Blueprint also features a trenchant essay by Eric Hanushek on America’s lagging K-12 school performance. Hanushek adduces evidence demonstrating a strong correlation between better student performance and faster economic growth. To get the former, he calls for more determined efforts to winnow out ineffective teachers. That’s essential, but unfortunately Hanushek also shares the conservative obsession with vouchers, which are anathema to progressives.
Vouchers divorce public spending from public accountability. They help a small number of disadvantaged students escape into private schools, but don’t hold those schools accountable for providing quality education or exert much pressure on public schools to improve. Why conservatives feel compelled to genuflect at the alter of vouchers is mystifying at a time when about three million U.S. students are enrolled in public charter schools, which face the threat of closure if they don’t perform. If it’s parental choice conservatives want, fine, charters offer it, along with public accountability.

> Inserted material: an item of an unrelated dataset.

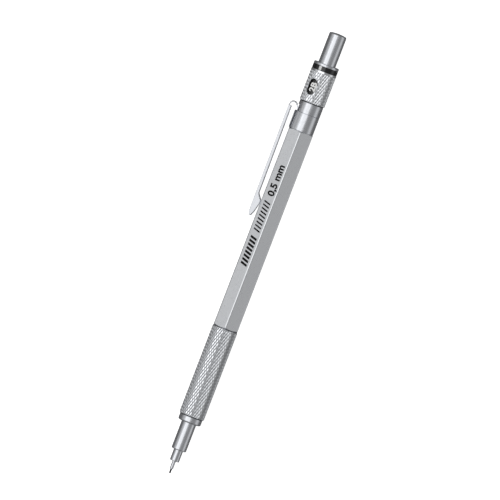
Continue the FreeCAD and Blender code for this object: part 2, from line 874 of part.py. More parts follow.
def make_clip():
    """Pressed clip: tang, slanting leg, bend, channel arm and closed foot."""
    body = new_body("clip")
    inner_bend = d.clip_bend_radius - d.clip_sheet
    arm_outside = d.clip_bend_y + d.clip_bend_radius
    arm_inside = arm_outside - d.clip_sheet
    front_outside = arm_outside - d.clip_arm_fall
    front_flange_edge = d.clip_flange_edge - d.clip_arm_fall
    foot_height = d.across_flats / 2 + d.joint_gap
    tip_bevel_x = d.clip_tip_x + d.clip_tip_bevel

    arm = new_sketch(body, "ArmOutline", "XY_Plane")
    draw_outline(
        arm,
        [
            (d.clip_bend_x, arm_outside),
            (tip_bevel_x, front_outside),
            (d.clip_tip_x, d.clip_tip_high),
            (d.clip_tip_x, d.clip_tip_low),
            (d.clip_curl_x, d.clip_curl_y),
            (d.clip_foot_front, foot_height),
            (d.clip_foot_rear, foot_height),
            (d.clip_heel_x, front_flange_edge),
            (d.clip_arm_rear, d.clip_flange_edge),
            (d.clip_arm_rear, arm_inside),
            (d.clip_bend_x, arm_inside),
        ],
    )
    block = padded(body, "Arm", arm, d.clip_width)

    def foot_corner(edge):
        box = edge.BoundBox
        across = box.XLength < 0.001 and box.YLength < 0.001
        at_foot = abs(box.YMin - foot_height.value) < 0.001
        at_heel = abs(box.XMin - d.clip_heel_x.value) < 0.001
        return across and (at_foot or at_heel)

    foot = rounded(body, "FootRounding", block, foot_corner, d.clip_foot_round)
    half = d.clip_width / 2

    def under_edge(edge):
        box = edge.BoundBox
        on_side = abs(abs(box.Center.z) - half.value) < 0.001 and box.ZLength < 0.001
        at_end = box.XLength < 0.001
        return on_side and not at_end and box.YMax < d.clip_flange_edge.value + 0.001

    rounded(body, "UnderRounding", foot, under_edge, d.clip_under_round)

    hollow = new_sketch(body, "HollowOutline", "XY_Plane")
    foot_floor = foot_height + d.clip_sheet
    open_side = d.clip_flange_edge - d.clip_sheet
    draw_outline(
        hollow,
        [
            (d.clip_arm_rear + d.edge_break, arm_inside),
            (tip_bevel_x + d.clip_sheet, front_outside - d.clip_sheet),
            (d.clip_foot_front, foot_floor),
            (d.clip_foot_rear, foot_floor),
            (d.clip_heel_x - d.clip_sheet, front_flange_edge),
            (d.clip_heel_x + d.clip_sheet, front_flange_edge - d.clip_sheet),
            (d.clip_arm_rear + d.edge_break, open_side),
        ],
    )
    pocketed(body, "Hollow", hollow, d.clip_width - d.clip_sheet * 2, midplane=True)

    bend = new_sketch(body, "BendSection", "YZ_Plane", offset=d.clip_bend_x)
    draw_outline(
        bend,
        [
            (arm_inside, -half),
            (arm_outside, -half),
            (arm_outside, half),
            (arm_inside, half),
        ],
    )
    axis_foot = FreeCAD.Vector(d.clip_bend_y.value, -half.value, 0)
    axis_head = FreeCAD.Vector(d.clip_bend_y.value, half.value, 0)
    axis = bend.addGeometry(Part.LineSegment(axis_foot, axis_head), True)
    pin_point(bend, axis, 1, (d.clip_bend_y, -half))
    pin_point(bend, axis, 2, (d.clip_bend_y, half))
    sweep = body.newObject("PartDesign::Revolution", "Bend")
    sweep.Profile = bend
    sweep.ReferenceAxis = (bend, ["Axis0"])
    sweep.Reversed = True
    bind(sweep, "Angle", 180 - d.clip_leg_slope)
    doc.recompute()

    lean = sine(d.clip_leg_slope)
    rise = cosine(d.clip_leg_slope)
    outer_end = (d.clip_bend_x + lean * d.clip_bend_radius, d.clip_bend_y - rise * d.clip_bend_radius)
    inner_end = (d.clip_bend_x + lean * inner_bend, d.clip_bend_y - rise * inner_bend)
    tang_low = d.tang_height
    tang_high = d.tang_height + d.clip_sheet
    low_corner = (outer_end[0] - (outer_end[1] - tang_low) / lean * rise, tang_low)
    high_corner = (inner_end[0] - (inner_end[1] - tang_high) / lean * rise, tang_high)
    leg = new_sketch(body, "LegOutline", "XY_Plane")
    draw_outline(leg, [low_corner, outer_end, inner_end, high_corner])
    padded(body, "Leg", leg, d.tang_width)
    tang_end = clip_ring_rear - d.tang_length
    tang = new_sketch(body, "TangOutline", "XY_Plane")
    draw_outline(tang, [(tang_end, tang_low), low_corner, high_corner, (tang_end, tang_high)])
    strip = padded(body, "Tang", tang, d.tang_width)

    def sheet_edge(edge):
        box = edge.BoundBox
        on_side = abs(abs(box.Center.z) - half.value) < 0.001 and box.ZLength < 0.001
        end_of_arm = box.XLength < 0.001 and abs(box.XMin - d.clip_arm_rear.value) < 0.001
        end_of_leg = box.YMin < tang_high.value + 0.001
        return on_side and not end_of_arm and not end_of_leg

    rounded(body, "EdgeRounding", strip, sheet_edge, d.clip_edge_round)
    return body


def make_grade_drum():
    """Black drum that carries the grade marks, with the black flange."""
    body = new_body("grade_drum")
    bore = d.bush_radius + d.joint_gap
    flange_rear = bush_flange_front - d.joint_gap
    groove_middle = neck_ring_rear + d.o_ring_place
    groove_front = groove_middle - d.o_ring_groove_width / 2
    groove_rear = groove_middle + d.o_ring_groove_width / 2
    turned(
        body,
        "Drum",
        [
            (neck_ring_rear, bore),
            (neck_ring_rear, d.drum_radius),
            (groove_front, d.drum_radius),
            (groove_front, d.o_ring_groove),
            (groove_rear, d.o_ring_groove),
            (groove_rear, d.drum_radius),
            (drum_flange_front, d.drum_radius),
            (drum_flange_front, d.flange_radius - d.edge_break),
            (drum_flange_front + d.edge_break, d.flange_radius),
            (flange_rear - d.edge_break, d.flange_radius),
            (flange_rear, d.flange_radius - d.edge_break),
            (flange_rear, bore),
        ],
    )
    return body


def make_grade_sleeve():
    """Turning sleeve with one long window."""
    body = new_body("grade_sleeve")
    front = neck_ring_rear + d.running_gap
    rear = drum_flange_front - d.running_gap
    tube(body, "Sleeve", front, rear, d.grade_sleeve_radius, d.sleeve_bore, d.knurl_chamfer)
    middle = d.window_middle
    radius = d.window_width / 2
    straight = (d.window_length - d.window_width) / 2
    sketch = new_sketch(body, "WindowOutline", "XY_Plane", turn=-d.window_angle)
    draw_outline(
        sketch,
        [
            (middle - straight, -radius),
            (middle + straight, -radius),
            (middle + straight, radius),
            (middle - straight, radius),
        ],
    )
    height = d.grade_sleeve_radius + d.edge_break
    pocketed(body, "Window", sketch, height, reverse=True)
    for name, x in (("FrontEnd", middle - straight), ("RearEnd", middle + straight)):
        sketch = new_sketch(body, "Window" + name, "XY_Plane", turn=-d.window_angle)
        draw_circle(sketch, (x, ZERO), radius)
        pocketed(body, name, sketch, height, reverse=True)
    return body


def make_drum_o_ring():
    body = new_body("drum_o_ring")
    sketch = new_sketch(body, "Cord", "XZ_Plane")
    draw_circle(sketch, (neck_ring_rear + d.o_ring_place, d.o_ring_radius), d.o_ring_cord)
    ring = body.newObject("PartDesign::Revolution", "Ring")
    ring.Profile = sketch
    ring.ReferenceAxis = (sketch, ["H_Axis"])
    ring.Angle = 360
    doc.recompute()
    return body


# ------------------------------------------------ button and eraser

def make_push_button():
    """Closed cap that slides in the bush and grips the lead tube."""
    body = new_body("push_button")
    front = button_top - d.button_length
    rim = button_top - d.button_dome
    cup = turned(
        body,
        "Cap",
        [
            (front, d.button_bore),
            (front, d.button_radius - d.edge_break),
            (front + d.edge_break, d.button_radius),
            (rim, d.button_radius),
            (button_top - d.button_crown_drop, d.button_crown_radius),
            (button_top, ZERO),
            (button_top - d.button_end, ZERO),
            (button_top - d.button_end, d.button_bore),
        ],
    )
    edge = ring_at(rim, d.button_radius)
    rounded(body, "RimRounding", cup, edge, d.button_round)
    return body


def make_eraser_ferrule():
    """Metal cup that plugs the lead tube and holds the eraser."""
    body = new_body("eraser_ferrule")
    floor = ferrule_front + d.ferrule_wall
    rim_front = d.tube_rear + d.joint_gap
    rim_rear = rim_front + d.ferrule_rim
    turned(
        body,
        "Cup",
        [
            (ferrule_front, ZERO),
            (ferrule_front, d.ferrule_radius),
            (rim_front, d.ferrule_radius),
            (rim_front, d.tube_radius),
            (rim_rear, d.tube_radius),
            (rim_rear, d.ferrule_bore),
            (floor, d.ferrule_bore),
            (floor, ZERO),
        ],
    )
    return body


def make_eraser():
    body = new_body("eraser")
    front = ferrule_front + d.ferrule_wall + d.joint_gap
    rear = front + d.eraser_length
    stick = rod(body, "Stick", front, rear, d.eraser_radius)
    rounded(body, "EndRounding", stick, ring_at(rear, d.eraser_radius), d.eraser_round)
    return body


def export(bodies):
    """Check every object, then write one file for each sub-part."""
    doc.recompute()
    for item in doc.Objects:
        if "Invalid" in item.State or "Error" in item.State:
            raise RuntimeError(f"{item.Label}: state {item.State}")
    os.makedirs("parts", exist_ok=True)
    for body in bodies:
        shape = body.Shape
        if shape.isNull() or not shape.isValid() or len(shape.Solids) != 1:
            raise RuntimeError(f"{body.Label}: shape is not one valid solid")
        shape.exportStep(f"parts/{body.Label}.step")


export(
    [
        make_lead_pipe(),
        make_tip_sleeve(),
        make_lead_retainer(),
        make_nose(),
        make_grip(),
        make_clutch_housing(),
        make_clutch_ring(),
        make_chuck(),
        make_return_spring(),
        make_lead_tube(),
        make_lead(),
        make_spare_lead("spare_lead_left", 1),
        make_spare_lead("spare_lead_right", -1),
        make_barrel_connector(),
        make_barrel(),
        make_tail_bush(),
        make_clip_ring(),
        make_neck_ring(),
        make_clip(),
        make_grade_drum(),
        make_grade_sleeve(),
        make_drum_o_ring(),
        make_push_button(),
        make_eraser_ferrule(),
        make_eraser(),
    ]
)
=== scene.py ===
import json
import math

import bmesh
import bpy
from mathutils import Matrix, Vector


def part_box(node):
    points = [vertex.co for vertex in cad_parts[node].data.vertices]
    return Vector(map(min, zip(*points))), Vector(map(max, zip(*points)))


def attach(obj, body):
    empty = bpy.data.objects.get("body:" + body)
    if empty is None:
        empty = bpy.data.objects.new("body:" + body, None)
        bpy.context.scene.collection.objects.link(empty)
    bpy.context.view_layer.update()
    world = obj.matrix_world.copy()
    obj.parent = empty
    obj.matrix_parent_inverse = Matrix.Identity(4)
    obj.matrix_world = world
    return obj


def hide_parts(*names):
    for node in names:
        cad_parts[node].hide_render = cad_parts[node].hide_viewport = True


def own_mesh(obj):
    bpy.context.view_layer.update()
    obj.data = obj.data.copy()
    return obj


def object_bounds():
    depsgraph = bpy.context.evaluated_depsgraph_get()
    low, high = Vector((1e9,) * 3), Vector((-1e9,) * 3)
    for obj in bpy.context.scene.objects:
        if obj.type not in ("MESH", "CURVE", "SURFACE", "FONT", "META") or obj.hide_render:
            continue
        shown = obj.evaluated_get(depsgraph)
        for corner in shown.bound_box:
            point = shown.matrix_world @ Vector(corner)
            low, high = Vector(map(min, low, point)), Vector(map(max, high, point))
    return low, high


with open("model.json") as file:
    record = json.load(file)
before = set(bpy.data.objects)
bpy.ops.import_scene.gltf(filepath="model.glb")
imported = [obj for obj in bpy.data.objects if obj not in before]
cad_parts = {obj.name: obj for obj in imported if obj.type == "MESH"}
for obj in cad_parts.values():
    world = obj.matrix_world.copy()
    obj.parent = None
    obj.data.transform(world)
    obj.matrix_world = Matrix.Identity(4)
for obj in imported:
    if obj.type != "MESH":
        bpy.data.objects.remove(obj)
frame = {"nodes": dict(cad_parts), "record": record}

cad_low, cad_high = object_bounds()

MM = 0.001
TURN = 2 * math.pi
WHITE = (1, 1, 1, 1)

# Sizes of the visual model, in millimetres, in the frame of the CAD parts.

# The knurl: how many grooves of each set go round the part, its repeat along the
# part, the depth of the main grooves, and the distances from the axis between which
# its colour goes from darkest to lightest, a painted shade in the grooves. The rear
# end of the grade sleeve has a plain rim, and the grooves run out in front of it.
KNURL_STARTS = 35
KNURL_PERIOD = 2.08
KNURL_DEPTH = 0.138
KNURL_PAINTED_SHADE = (3.94, 4.02)
KNURL_CHAMFER = 0.3
PLAIN_RIM = 0.7
PLAIN_CHAMFER = 0.08
KNURL_RUN_OUT = 0.05

# Across one ridge of each set of grooves: where its crest starts and ends, as
# shares of the spacing, and how deep it lies at its foot, crest start and crest end.
MAIN_RIDGE = ((0, 0.32, 0.90), (KNURL_DEPTH, 0, 0.055))
CROSS_RIDGE = ((0, 0.2, 0.92), (0.1, 0, 0.02))

# Radii of the holes in the knurled parts, and how deep the wide ones go.
GRIP_BORE = 3.0
NOSE_HOLE_RADIUS = 3.22
NOSE_HOLE_DEPTH = 5.8
CONNECTOR_HOLE_RADIUS = 3.32
CONNECTOR_HOLE_DEPTH = 5.88
SLEEVE_BORE = 3.5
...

Charter schools also get short shrift in Stronger Together. This is puzzling, because the uneven quality of America’s public schools is a prime perpetuator of economic inequality. It’s hard not to conclude that Democrats are staying mum for fear of antagonizing teachers’ unions, which continue to fight rear-guard actions against charters, despite mounting evidence that they are finally giving at least some needy students access to rigorous and innovative schools.
Blueprint’s national security chapter offers a ringing endorsement of U.S. global leadership that runs counter not only to Trump’s narrow nationalism, but also to the “realist” thinking that has been in vogue in recent years in both parties. “The international system as we know it—and as we created it—is under assault from the forces of entropy that fill vacuums and corrode order when the United States is not actively engaged,” say authors James Ellis, James Mattis, and Kori Schake. Hillary Clinton wouldn’t disagree.
Shultz and his Hoover brainiacs offer many other ideas to fill the vacuum of conservative policy left by the Trump phenomenon. There are calls here for pro-growth tax reform; for restoring fiscal discipline and tackling the unsustainable growth of entitlement spending, monetary reform, and more. Progressives will find much to disagree with here, but also some areas—including lowering regulatory barriers to innovation—where they might find common ground with these conservatives of a more pragmatic bent.
The question, of course, is whether Blueprint’s ideas will find many takers within a Republican Party now held captive by Trump. If he loses, the book could be a blueprint for the party’s intellectual recovery. In the meantime, it will doubtless bring many tears to the eyes of honorable conservatives who have refused to be complicit in Trump’s travesty of a presidential campaign.
If Blueprint really does become a blueprint after November 8, Democrats will have to raise their game in the competition of ideas. That would be good for them, for the country, and arguably for the world. It’s a nice thought; but why does November 8 feel like it will never come?